13.4 Relationship of the parties. Nothing in this Agreement will be deemed to create an agency, partnership, joint venture, employer-employee or franchisor-franchisee relationship of any kind between the parties. Neither party will have the power to bind the other or to incur obligations on the other's behalf without such other party's prior written consent.
13.5 Waiver and severability. The waiver by either party of any default or breach of this Agreement will not constitute a waiver of any other or subsequent default or breach. This Agreement operates to the fullest extent permissible by law. In the event any provision of this Agreement is held to be invalid or unenforceable, the remaining provisions of this Agreement will remain in full force and effect.
13.6 Titles and headings. The section titles and headings are for convenience only and have no legal or contractual effect. The word "will" shall be construed to have the same meaning as "shall." The words "include," "includes," and "including" will be deemed to be followed by "without limitation." The word "or" will not be exclusive. The phrase "to the extent" will be construed to mean the degree to which a subject or other matter extends, and such a phrase will not simply mean "if." Where a word is defined herein, references to the singular will include references to the plural and vice versa. All references to "days" will be deemed to refer to calendar days unless otherwise specifically provided.

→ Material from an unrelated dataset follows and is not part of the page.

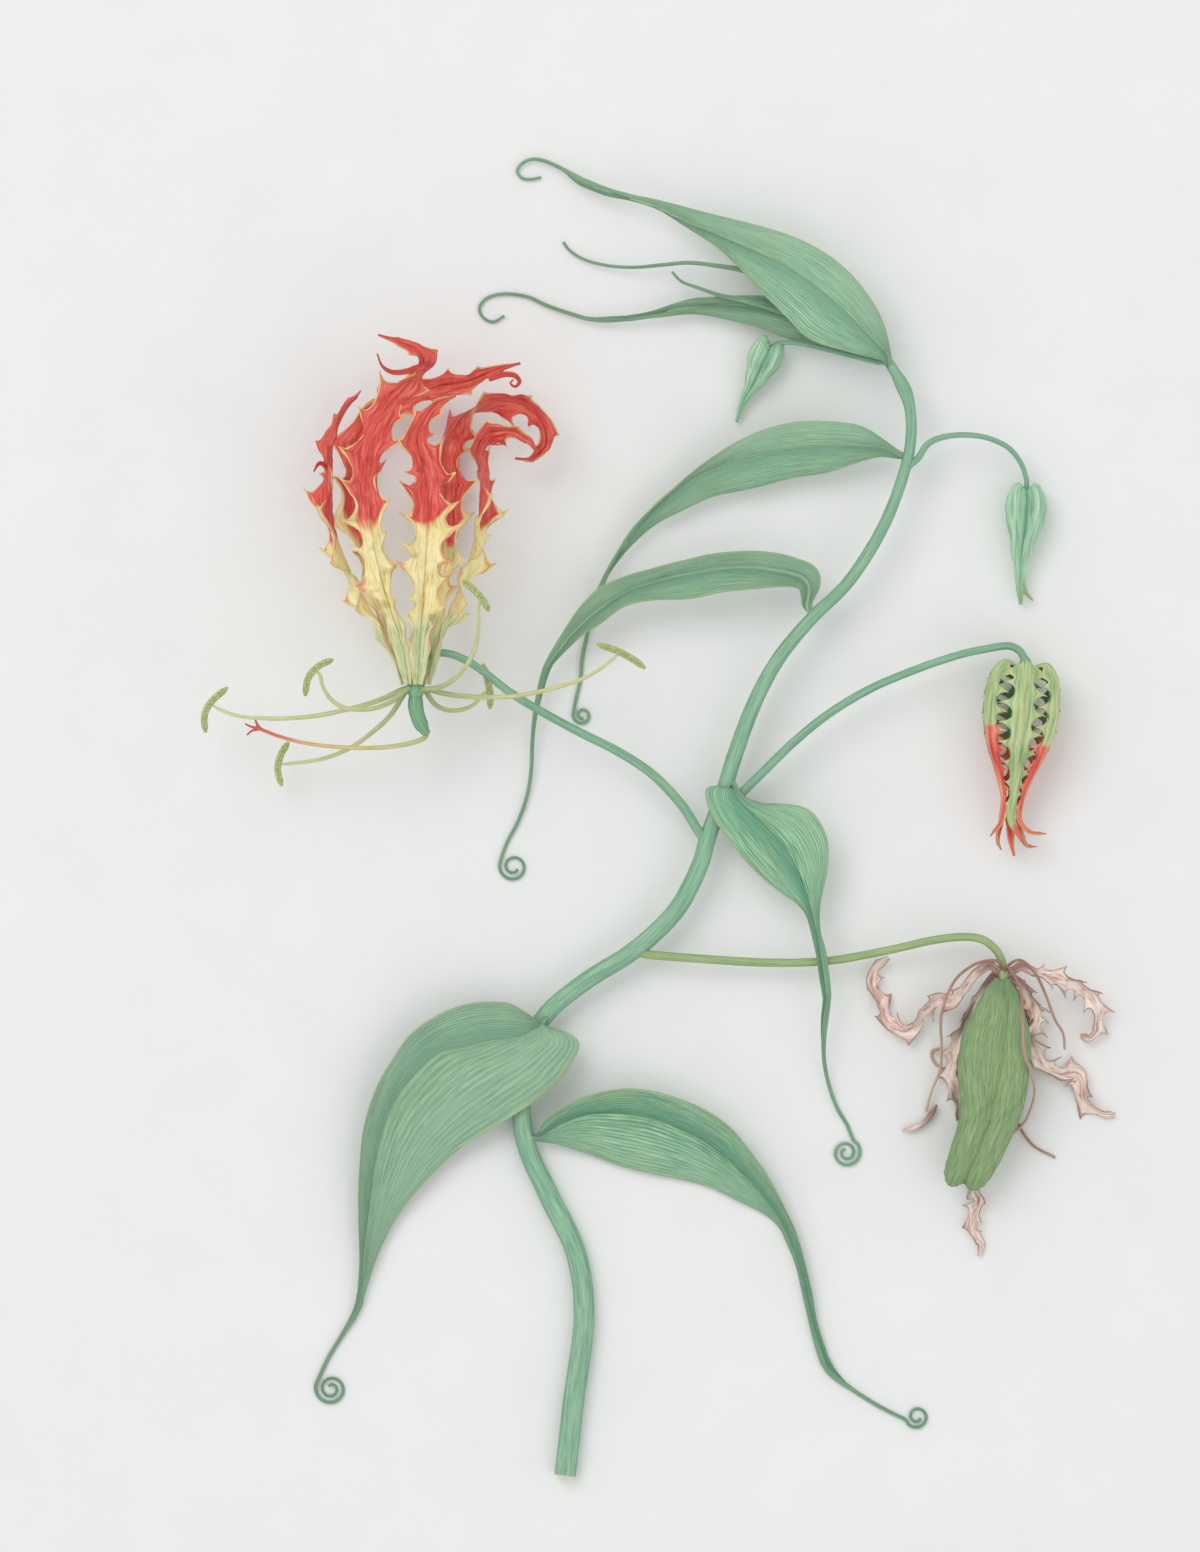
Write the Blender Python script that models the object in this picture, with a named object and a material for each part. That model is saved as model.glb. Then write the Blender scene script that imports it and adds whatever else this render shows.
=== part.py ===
"""A cut shoot of glory lily, lying on a flat surface: stem, leaves with coiled tips, an open flower, three buds and a pod.

Metres, +Z up. The surface is z = 0, and the origin is on it, under the middle of the shoot. Routes are plans read
from above: each point is a photograph pixel, x to the right and y down, then a height over the surface in millimetres.
"""

import math

import bmesh
import bpy
from mathutils import Vector

MM = 0.001
PERIANTH_LENGTH = 75 * MM  # receptacle to crown of the open flower, which sets the scale of the whole shoot
PERIANTH_PIXELS = 341
PIXEL = PERIANTH_LENGTH / PERIANTH_PIXELS
MIDDLE_PIXEL = (660.2, 817.2)  # over the origin

LEAF_THICKNESS = 0.8 * MM
TEPAL_THICKNESS = 0.7 * MM
WITHERED_THICKNESS = 0.65 * MM
TENDRIL_HALF = 0.42 * MM
UP = Vector((0, 0, 1))

GREEN = (0.30, 0.49, 0.33)
PALE_GREEN = (0.42, 0.52, 0.27)
POD_GREEN = (0.26, 0.39, 0.17)
BUD_GREEN = (0.36, 0.50, 0.33)
RED = (0.69, 0.09, 0.07)
YELLOW = (0.83, 0.66, 0.28)
OLIVE = (0.45, 0.46, 0.22)
BROWN = (0.50, 0.28, 0.20)


def at(x, y, height):
    """A photograph pixel and a height in millimetres, as a place in metres."""
    return Vector(((x - MIDDLE_PIXEL[0]) * PIXEL, (MIDDLE_PIXEL[1] - y) * PIXEL, height * MM))


def keyed(share, table):
    """The value at a share of the length, between the (share, value) pairs of a table. A bare value holds all along."""
    if not isinstance(table, (list, tuple)):
        return table
    for (low, first), (high, second) in zip(table, table[1:]):
        if share <= high:
            part = max(0.0, share - low) / (high - low)
            return first + (second - first) * part
    return table[-1][1]


def smooth_line(points, steps=10):
    """A dense line on a smooth curve through the points, with this many steps between two of them."""
    ends = [2 * points[0] - points[1], *points, 2 * points[-1] - points[-2]]
    line = []
    for a, b, c, d in zip(ends, ends[1:], ends[2:], ends[3:]):
        for step in range(steps):
            t = step / steps
            line.append(
                0.5 * (2 * b + (c - a) * t + (2 * a - 5 * b + 4 * c - d) * t**2 + (3 * b - a - 3 * c + d) * t**3)
            )
    return [*line, points[-1]]


def spaced(line, shares):
    """The points at these shares of a line's length."""
    lengths = [0.0]
    for first, second in zip(line, line[1:]):
        lengths.append(lengths[-1] + (second - first).length)
    found = []
    index = 0
    for share in shares:
        wanted = share * lengths[-1]
        while index < len(line) - 2 and lengths[index + 1] < wanted:
            index += 1
        part = (wanted - lengths[index]) / (lengths[index + 1] - lengths[index])
        found.append(line[index].lerp(line[index + 1], part))
    return found


def even(count, first=0):
    """Shares from 0 to 1 in equal steps. With first=1 the one at 0 is left out."""
    return [step / count for step in range(first, count + 1)]


def coil(x, y, height, radius, start, turns, end_radius=2.6, rise=0.0):
    """The curled end of a tendril, round a pixel: turns is positive when it winds to the left, seen from above."""
    count = max(4, math.ceil(abs(turns) * 12))
    points = []
    for step in even(count):
        angle = math.radians(start) + 2 * math.pi * turns * step
        reach = radius + (end_radius - radius) * step
        points.append((x + reach * math.cos(angle), y - reach * math.sin(angle), height + rise * step))
    return points


def tangents(points):
    """The direction of travel at each point."""
    last = len(points) - 1
    return [(points[min(i + 1, last)] - points[max(i - 1, 0)]).normalized() for i in range(last + 1)]


def grid_of_blade(points, shares, half_width, across, folds, waves, rows):
    """The middle surface of a ribbon: a row of points across it at each station, from its left edge to its right one.

    across points to the left edge, which is level when it is None. folds are the angles by which the two halves rise
    from the rib, and waves is a function of (share, side) giving the edge's (extra width factor, lift in metres).
    """
    grid = []
    for share, point, travel in zip(shares, points, tangents(points)):
        normal = travel.cross(keyed(share, across) if across else UP.cross(travel)).normalized()
        level = normal.cross(travel)
        half = half_width(share)
        row = []
        for step in range(rows + 1):
            v = 1 - 2 * step / rows
            side = 0 if v > 0 else 1
            fold = math.radians(keyed(share, folds[side]))
            factor, lift = waves(share, side)
            reach = abs(v) * half * (1 + factor * v * v)
            row.append(
                point
                + level * (math.copysign(reach, v) * math.cos(fold))
                + normal * (reach * math.sin(fold) + lift * v * v)
            )
        grid.append(row)
    return grid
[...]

13.7 Entire agreement. This Agreement constitutes the complete and exclusive agreement between the parties concerning its subject matter and supersedes all prior or contemporaneous agreements, written or oral, concerning its subject matter. Notwithstanding any language to the contrary, no terms or conditions stated in any software, onboarding, support, marketing or other materials, will be incorporated into or form any part of this Agreement, and all such supposed terms or conditions shall be null and void.